In our texts, both from Romans and Colossians, the context is dealing with Christian liberty. They are both dealing with how we are free in Christ. Now it’s important that we understand what was happening when Paul wrote these letters. We need to look at the historical context. All of the first converts to Christianity were Jewish, and then later on Gentiles began to be born again and receive Christ as their Lord and Savior. But as Paul went about preaching the Gospel and planting these Gentile filled churches, there were groups of people that followed him around as well.
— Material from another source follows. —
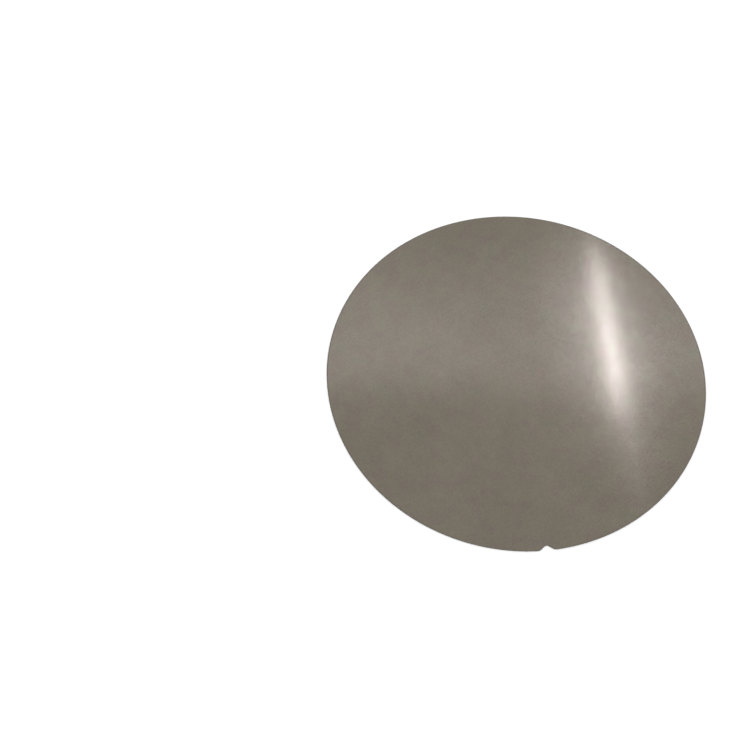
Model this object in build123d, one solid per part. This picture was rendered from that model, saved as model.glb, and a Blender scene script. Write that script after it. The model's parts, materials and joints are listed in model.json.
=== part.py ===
from build123d import *

import math
import os

# A 200 mm piezoelectric wafer with an alignment notch.
#
# The wafer is one thin round plate with two flat, parallel faces. Its rim is ground all the way
# round, notch included, to a shallow bevel from each face and a narrow upright land between them.
# The notch is a V with a round root and round shoulders, which an aligner's pin drops into.
#
# Frame: millimetres, +Z up out of the front face. The origin is the centre of the back face, which
# the wafer lies on, and the notch is at -Y.

# The plate
DIAMETER = 200.0
THICKNESS = 0.725

# The alignment notch, as the plate's outline shows it
NOTCH_DEPTH = 2.5
NOTCH_ANGLE = 105.0
NOTCH_ROOT_RADIUS = 1.5
NOTCH_SHOULDER_RADIUS = 3.5

# The ground rim: how far each bevel reaches in over its face, and how far down towards the land
BEVEL_WIDTH = 0.44
BEVEL_HEIGHT = THICKNESS / 4

RADIUS = DIAMETER / 2


def notch_cutter():
    """The sharp V that the notch is cut with, from its apex to well outside the plate."""
    half_angle = math.radians(NOTCH_ANGLE / 2)
    root_setback = NOTCH_ROOT_RADIUS * (1 / math.sin(half_angle) - 1)
    apex_y = -(RADIUS - NOTCH_DEPTH - root_setback)
    mouth_y = -(RADIUS + NOTCH_DEPTH)
    half_mouth = (apex_y - mouth_y) * math.tan(half_angle)
    corners = [(0, apex_y), (half_mouth, mouth_y), (-half_mouth, mouth_y)]
    return make_face(Polyline(*corners, close=True))


def plate_outline():
    """The plate seen along Z: a circle with the notch, its root and both its shoulders rounded."""
    outline = Circle(RADIUS) - notch_cutter()
    root = outline.vertices().sort_by(Axis.Y)[-1]
    outline = fillet(root, NOTCH_ROOT_RADIUS)
    shoulders = outline.vertices().sort_by(Axis.Y)[:2]
    return fillet(shoulders, NOTCH_SHOULDER_RADIUS)


def bevel(plate, side):
    """Grinds the bevel round the plate's back face (side 0) or its front face (side -1)."""
    face = plate.faces().sort_by(Axis.Z)[side]
    return chamfer(face.edges(), BEVEL_WIDTH, BEVEL_HEIGHT, reference=face)


def wafer():
    plate = extrude(plate_outline(), THICKNESS)
    for side in (0, -1):
        plate = bevel(plate, side)
    return plate


os.makedirs("parts", exist_ok=True)
export_step(wafer(), "parts/wafer.step")
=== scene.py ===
"""The looks of a 200 mm piezoelectric wafer with an alignment notch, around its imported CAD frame.

Units are metres in the part's own frame: the wafer lies on its back face at z = 0, +Z is up and the
notch is at -Y. The script models the wafer again at the CAD's size, with a finer outline and with a
rounded, ground rim, and gives its lapped faces and its rim their finish.
"""

import json
import math

import bpy
from mathutils import Euler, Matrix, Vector


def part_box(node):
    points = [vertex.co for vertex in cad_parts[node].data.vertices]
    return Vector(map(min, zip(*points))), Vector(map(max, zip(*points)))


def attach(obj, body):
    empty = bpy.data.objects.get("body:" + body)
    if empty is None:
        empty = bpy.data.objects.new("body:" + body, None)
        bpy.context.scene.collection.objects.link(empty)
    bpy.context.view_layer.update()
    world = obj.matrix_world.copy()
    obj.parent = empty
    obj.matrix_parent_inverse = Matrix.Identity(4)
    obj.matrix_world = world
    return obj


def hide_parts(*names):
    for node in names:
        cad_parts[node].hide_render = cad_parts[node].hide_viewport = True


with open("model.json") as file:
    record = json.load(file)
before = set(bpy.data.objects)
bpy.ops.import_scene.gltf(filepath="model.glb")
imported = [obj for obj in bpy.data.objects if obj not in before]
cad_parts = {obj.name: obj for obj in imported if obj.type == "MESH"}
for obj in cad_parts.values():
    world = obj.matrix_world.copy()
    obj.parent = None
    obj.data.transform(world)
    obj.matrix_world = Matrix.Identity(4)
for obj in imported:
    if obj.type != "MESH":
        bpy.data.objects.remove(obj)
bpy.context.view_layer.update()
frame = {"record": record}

MM = 0.001

# ---------------------------------------------------------------- sizes


def mount_size(name, key):
    """A dimension of one of the record's mounts, in metres."""
    for mount in frame["record"]["mounts"]:
        if mount["name"] == name:
            return mount["dims"][key] * MM
    raise ValueError(f"the record has no mount {name}")


RADIUS = mount_size("rim", "r_mm")
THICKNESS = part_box("wafer")[1].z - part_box("wafer")[0].z

NOTCH_DEPTH = 2.5 * MM
NOTCH_HALF_ANGLE = math.radians(52.5)   # half the angle between its two straight sides
NOTCH_ROOT_RADIUS = 1.5 * MM
NOTCH_SHOULDER_RADIUS = 3.5 * MM

BEVEL_WIDTH = 0.44 * MM
BEVEL_HEIGHT = THICKNESS / 4
LAND_EDGE_RADIUS = 0.15 * MM    # the land's two edges, as the grinding wheel leaves them
FACE_EDGE_RADIUS = 0.30 * MM    # where each bevel runs out into its face
FACE_MARGIN = 0.12 * MM         # a narrow flat band inside that, which keeps the shading of the face flat

RIM_STEPS = 960                 # outline steps round the circle
NOTCH_STEPS = 14                # steps in each rounded corner of the notch
FLANK_STEPS = 7                 # steps along each straight side of the notch
CORNER_STEPS = 5                # steps in each rounded edge of the rim
FACE_RINGS = 12                 # steps from the middle of a face to its edge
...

They were called Judaizers; and what they did was – they would follow Paul, and after he started a new church and got things going, they would come into the church and tell the new believers that it was all well and good, but in order to be “real” followers of God, they had to obey the Old Testament practices – specifically the ritual of circumcision, but sometimes other things, like the dietary laws of the Torah, or observing the Sabbath Day.

So Paul responds to this false teaching in our texts, but also in the book of Galatians. Turn with me to Galatians 2:1-16 (Read). Look at that last verse again, “Knowing that a man is not justified by the works of the Law, but by faith n Jesus Christ, even we have believed in Christ Jesus, that we might be justified by faith in Christ and not by the works of the Law; for by the works of the Law, no flesh shall be justified.”

So again the point is we are free in Christ. Turn with me to Romans 7:2-4 (Read), and now look at Romans 8:1-3 (Read). So the purpose of the Law was to point us to Christ, so that those who believe will be saved, turn with me to Romans 10:4 (Read). The end of the law. We can take that 2 ways. We can say that because Jesus fulfilled the Law, we need not worry about fulfilling it, and we can also say that the end of the Law is justification, and since Christ fulfilled it, we who are in Him are also justified. The Bible tells us that we could never fulfill the Law because of the weakness of our flesh. We are born into sin, we all like sheep have gone astray. There is none righteous, no not one. We were all dead in trespasses and sin. God knew this already. He was there in the Garden when Adam sinned. He knew it when He gave the Law to Moses. So the purpose of the Law was never to be a means of salvation for man. Its purpose was to point us to the One who brought salvation to man. Jesus Christ our Lord!